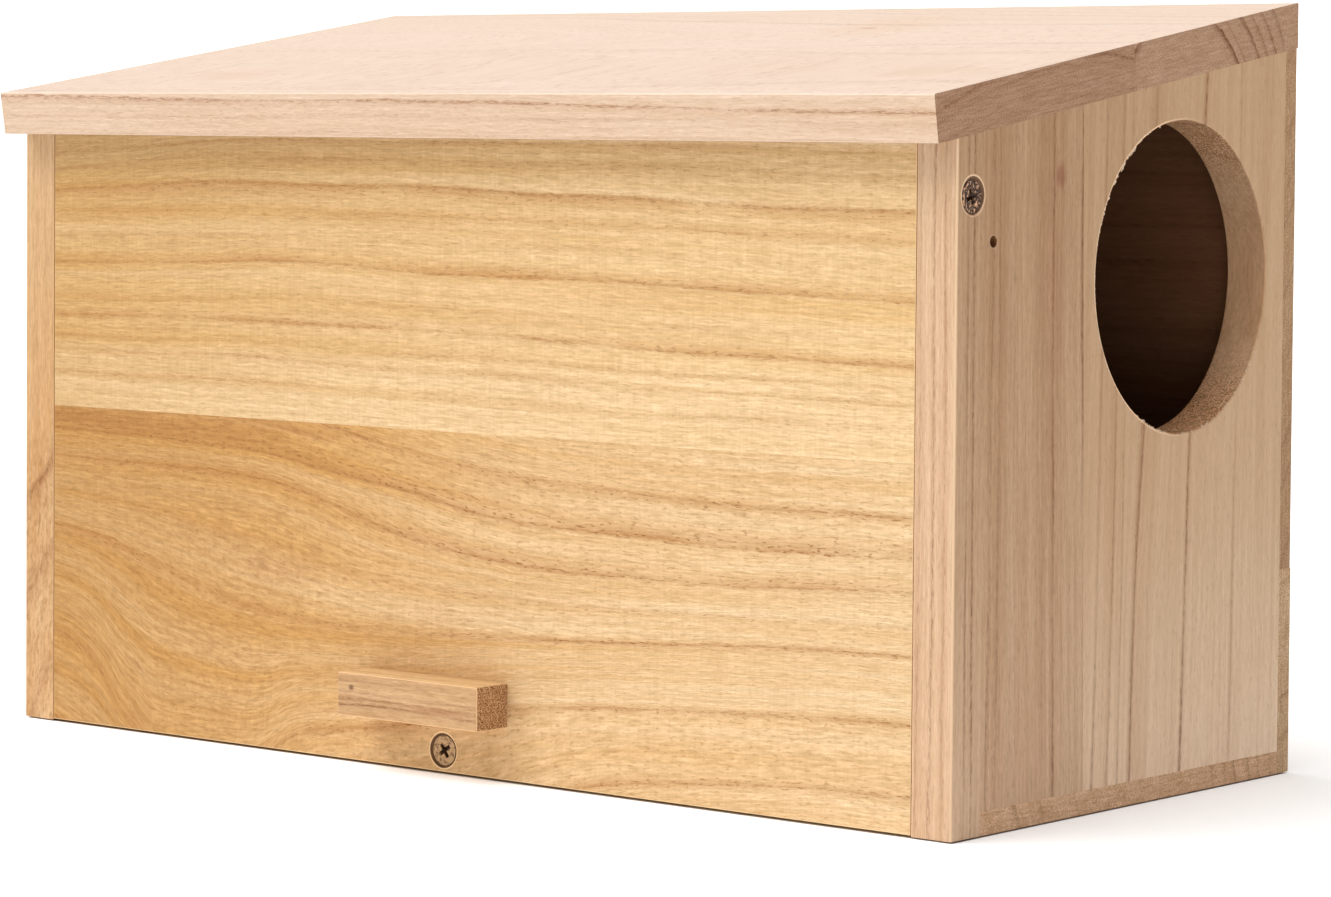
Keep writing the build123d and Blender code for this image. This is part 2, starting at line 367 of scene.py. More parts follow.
def growth_marks(g, grown, middles, lines):
    """The soft bands of the growth lines, and the thin cores at their middles."""
    band = 0.0
    chain = 0.0
    for line, middle in zip(lines, middles):
        away = g.minus(grown, middle)
        upper = g.math("MULTIPLY_ADD", away, -1 / line.above, 1.0, clamp=True)
        lower = g.math("MULTIPLY_ADD", away, 1 / line.below, 1.0, clamp=True)
        soft = g.power(g.times(upper, lower), 1.5)
        core = g.math("MULTIPLY_ADD", g.math("ABSOLUTE", away), -1 / CORE_WIDTH, 1.0, clamp=True)
        band = g.plus(g.times(soft, line.strength), band)
        chain = g.plus(g.times(core, line.core * line.strength), chain)
    return band, chain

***

Reproduce the data shown above exactly.

* **FULL SOLUTION**
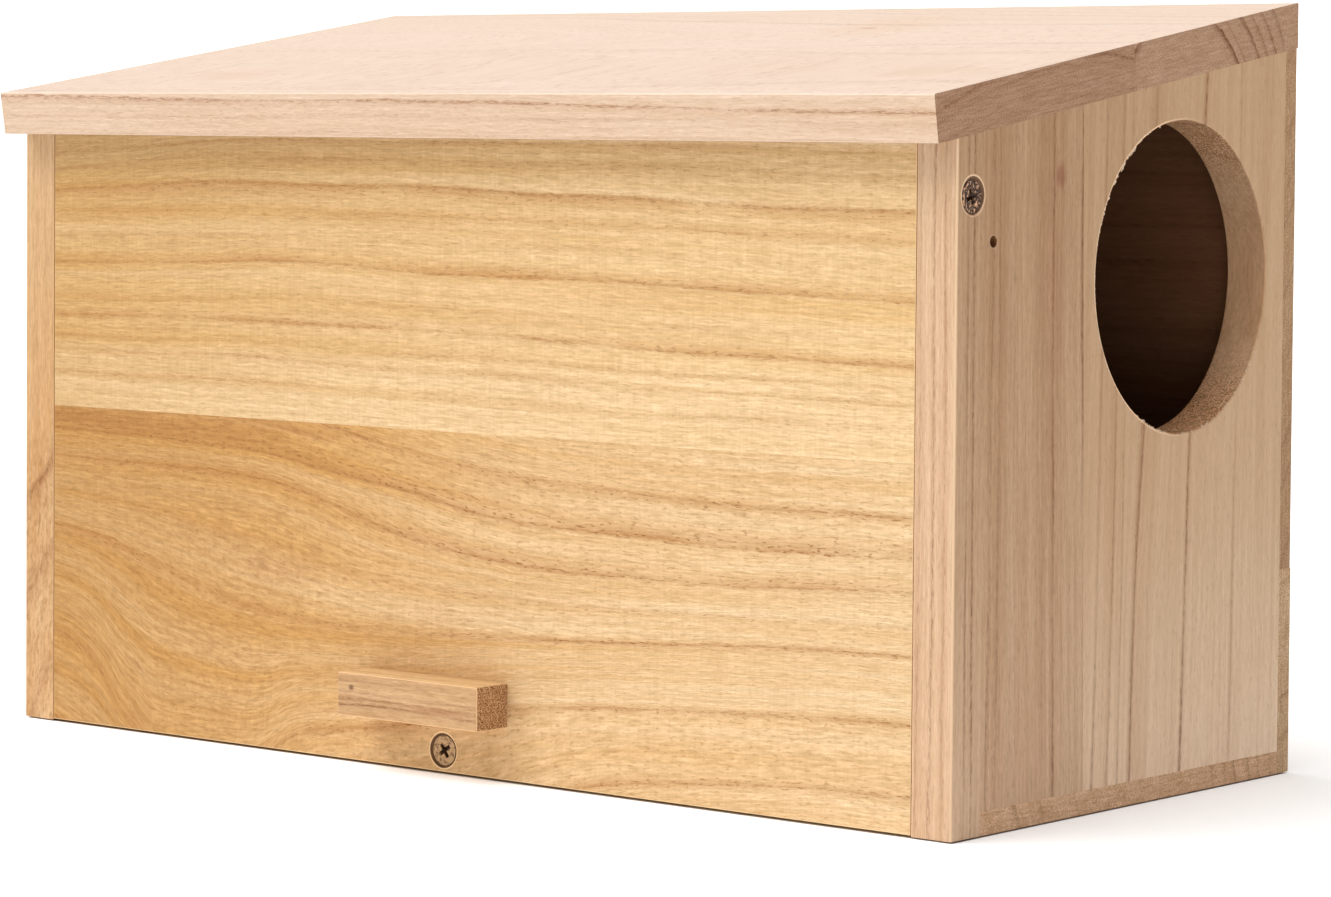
Keep writing the build123d and Blender code for this image. This is part 2, starting at line 367 of scene.py. More parts follow.
def growth_marks(g, grown, middles, lines):
    """The soft bands of the growth lines, and the thin cores at their middles."""
    band = 0.0
    chain = 0.0
    for line, middle in zip(lines, middles):
        away = g.minus(grown, middle)
        upper = g.math("MULTIPLY_ADD", away, -1 / line.above, 1.0, clamp=True)
        lower = g.math("MULTIPLY_ADD", away, 1 / line.below, 1.0, clamp=True)
        soft = g.power(g.times(upper, lower), 1.5)
        core = g.math("MULTIPLY_ADD", g.math("ABSOLUTE", away), -1 / CORE_WIDTH, 1.0, clamp=True)
        band = g.plus(g.times(soft, line.strength), band)
        chain = g.plus(g.times(core, line.core * line.strength), chain)
    return band, chain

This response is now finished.